> _GIVEN INSTRUCTION_: Output all lines exactly.

>> BEGIN AVAILABLE DATA

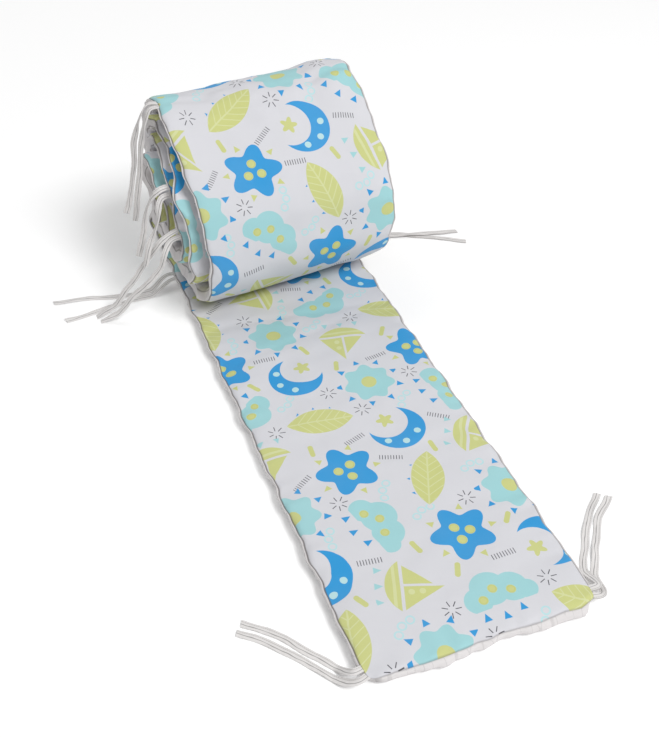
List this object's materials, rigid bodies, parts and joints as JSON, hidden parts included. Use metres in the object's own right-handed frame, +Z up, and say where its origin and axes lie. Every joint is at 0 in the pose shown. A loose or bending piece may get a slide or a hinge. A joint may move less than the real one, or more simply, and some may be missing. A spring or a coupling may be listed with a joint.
{
  "type": "crib bumper",
  "caption": "Padded cotton crib bumper, its near end laid flat and the rest rolled up on the flat run, with tape ties in the side seams.",
  "frame": {"origin": "on the surface, under the middle of the part's box", "axes": "+X across the strip, +Y along it from the flat end towards the roll, +Z up"},
  "size_m": [0.709, 0.9914, 0.3344],
  "materials": {
    "printed_cotton": "printed cotton percale on the face, plain white cotton on the back",
    "cotton_tape": "folded off-white cotton tape"
  },
  "bodies": {
    "root": {"bumper_pad": "printed_cotton", "tie_near_left_1": "cotton_tape", "tie_near_left_2": "cotton_tape", "tie_near_right_1": "cotton_tape", "tie_near_right_2": "cotton_tape", "tie_back_left_1": "cotton_tape", "tie_back_left_2": "cotton_tape", "tie_back_right_1": "cotton_tape", "tie_back_right_2": "cotton_tape", "tie_top_left_1": "cotton_tape", "tie_top_left_2": "cotton_tape", "tie_middle_left_1": "cotton_tape", "tie_middle_left_2": "cotton_tape", "tie_low_left_1": "cotton_tape", "tie_low_left_2": "cotton_tape"}
  },
  "joints": []
}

>> END AVAILABLE DATA

> _RESULT OF THE TASK_:
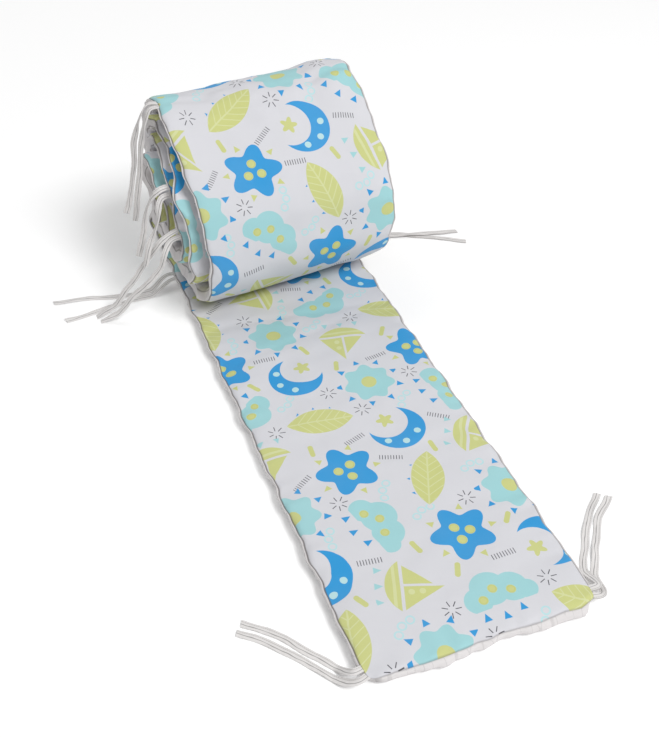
List this object's materials, rigid bodies, parts and joints as JSON, hidden parts included. Use metres in the object's own right-handed frame, +Z up, and say where its origin and axes lie. Every joint is at 0 in the pose shown. A loose or bending piece may get a slide or a hinge. A joint may move less than the real one, or more simply, and some may be missing. A spring or a coupling may be listed with a joint.
{
  "type": "crib bumper",
  "caption": "Padded cotton crib bumper, its near end laid flat and the rest rolled up on the flat run, with tape ties in the side seams.",
  "frame": {"origin": "on the surface, under the middle of the part's box", "axes": "+X across the strip, +Y along it from the flat end towards the roll, +Z up"},
  "size_m": [0.709, 0.9914, 0.3344],
  "materials": {
    "printed_cotton": "printed cotton percale on the face, plain white cotton on the back",
    "cotton_tape": "folded off-white cotton tape"
  },
  "bodies": {
    "root": {"bumper_pad": "printed_cotton", "tie_near_left_1": "cotton_tape", "tie_near_left_2": "cotton_tape", "tie_near_right_1": "cotton_tape", "tie_near_right_2": "cotton_tape", "tie_back_left_1": "cotton_tape", "tie_back_left_2": "cotton_tape", "tie_back_right_1": "cotton_tape", "tie_back_right_2": "cotton_tape", "tie_top_left_1": "cotton_tape", "tie_top_left_2": "cotton_tape", "tie_middle_left_1": "cotton_tape", "tie_middle_left_2": "cotton_tape", "tie_low_left_1": "cotton_tape", "tie_low_left_2": "cotton_tape"}
  },
  "joints": []
}